Davalı vekili 25/05/2016 tarihli cevap dilekçesinde özetle; iş bu davanın 6831 sayılı yasa gereği süresi içerisinde açılmadığından dolayı davanın Hak Düşürücü Süre sebebi ile usulden reddi gerektiğini, dava konusu parsel ile ilgili olarak müvekkili idarece yapılan incelemede parselin tamamının devlet ormanı sınırları içerisinde kaldığının tespit edildiğini, orman sınırları dışına çıkarılmayan bir yer için gerçek kişinin 2/B maddesinin tespiti için dava açmasında bu yerin hazine adına orman dışına çıkarılması gerekeceğinden hukuki menfaati bulunmadığını, nitelik kaybı nedeniyle orman dışına çıkarılmamış ise çıkarılması istenemeyeceği gibi gerçek kişilerin çıkarılması için dava açmakta hukuki yararları ve aktif dava ehliyetlerinin olmadığını, davacının iş bu talepli davayı açmasının mümkün olmayacağını, orman sınırları dışına çıkarılmamış olan dava konusu parselin orman niteliğinin değişmesinin mümkün olmayacağını, mezkur parsellerin tamamı bir kısmı en eski memleket haritasında çalılık ve yapraklı orman işaretli yeşil renkli sahaya isabet ettiğini, etrafı yeşil renkli orman görüntülü saha ile çevrili olduğunu, öncesi orman olan bir yer üzerindeki orman örtüsü yok edildiği olsa dahi salt orman toprağının orman sayılan yer olduğu düşünülmeli ve bu yönde karar verilmesi gerektiğini, dava konusu Güldibi Mahallesinde yapılan fenni hataların düzeltilmesi çalışmasının usul va yasaya uygun olduğunu, ikinci kadastro niteliğinde olduğunu, herhangi bir vasıf değişikliğinin yapılmadığının tespit edildiğini, tüm bu nedenlerle davacının açtığı davanın esastan reddine karar verilmesini talep etmiştir.

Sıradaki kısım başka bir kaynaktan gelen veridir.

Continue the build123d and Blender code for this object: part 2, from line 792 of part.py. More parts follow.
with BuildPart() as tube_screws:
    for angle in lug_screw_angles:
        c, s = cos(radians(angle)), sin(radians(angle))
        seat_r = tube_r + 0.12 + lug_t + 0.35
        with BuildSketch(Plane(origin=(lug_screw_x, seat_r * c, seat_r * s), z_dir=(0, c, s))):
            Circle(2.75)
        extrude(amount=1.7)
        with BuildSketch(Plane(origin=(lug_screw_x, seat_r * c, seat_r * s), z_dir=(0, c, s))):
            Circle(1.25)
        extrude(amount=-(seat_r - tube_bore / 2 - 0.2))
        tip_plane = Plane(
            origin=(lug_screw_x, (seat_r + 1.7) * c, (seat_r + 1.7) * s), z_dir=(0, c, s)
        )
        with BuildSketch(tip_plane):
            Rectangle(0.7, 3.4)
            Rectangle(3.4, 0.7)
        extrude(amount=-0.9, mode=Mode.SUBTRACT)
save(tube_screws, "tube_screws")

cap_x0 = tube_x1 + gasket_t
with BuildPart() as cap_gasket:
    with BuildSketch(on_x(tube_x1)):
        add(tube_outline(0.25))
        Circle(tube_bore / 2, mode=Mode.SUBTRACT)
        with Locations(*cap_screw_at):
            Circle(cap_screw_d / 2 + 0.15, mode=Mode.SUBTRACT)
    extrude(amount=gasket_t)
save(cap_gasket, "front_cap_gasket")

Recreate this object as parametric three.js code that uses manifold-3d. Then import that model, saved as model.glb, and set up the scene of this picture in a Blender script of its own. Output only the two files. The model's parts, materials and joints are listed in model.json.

Taşınmaz başında keşif yapılmış olup konusunda uzman bilirkişilerden rapor aldırılmıştır.
Fen bilirkişisi E Ç'nin 03/04/2017 tarihli bilirkişi raporu ile 29/05/2017 tarihli ek raporunda; dava konusu taşınmazı gösterir krokinin EK-1 de mahkemeye sunulduğunu, ekli krokide taralı olarak gösterilen bölümlerin 1994/203 esas nolu dosyadaki davaya konu edilen bölümler olarak gösterildiğini, taralı olarak gösterilen bölümlerin 1994/203 esas sayılı dosyada Fen bilirkişi raporundan alınıp sayısallaştırılması yapılarak kadastral projeler üzerine aktarıldığını, ekli krokide (A) harfi ile gösterilen bölümün 12.950,09 m² yüz ölçümlü olduğu hesaplanmış ve (B) olarak gösterilen bölüm 2.219,24 m² yüz ölçümlü olduğunun hesaplandığını ve yüz ölçümü hesabı ile koordinatların EK-2 de mahkemeye sunulduğunu, rapora ekli krokide (B) harfi ile gösterilen bölümün tamamının 2005 yılında Sakarya Kadastro müdürlüğünce 3402 sayılı kadastro kanunun EK-8 inci maddeye göre kadastroya tabii tutulan saha içerisinde kalmakta olduğunu ve ekli krokide (A) harfi ile gösterilen bölümün bir kısmının 2015 yılında Sakarya Kadastro müdürlüğünce 3402 sayılı kadastro kanunun EK-8 inci maddesine göre kadastroya tabii tutulan saha içerisinde kalmakta olduğunu, bir kısmınınsa orman kadastro dosyasındaki orman ve 2/B parsellerinin 2005 yılında tapu kütüklerine tescili yapılan parsellerden 101 ada, 34 parsel numaralı orman parseli içerisinde kaldığını belirtmiştir.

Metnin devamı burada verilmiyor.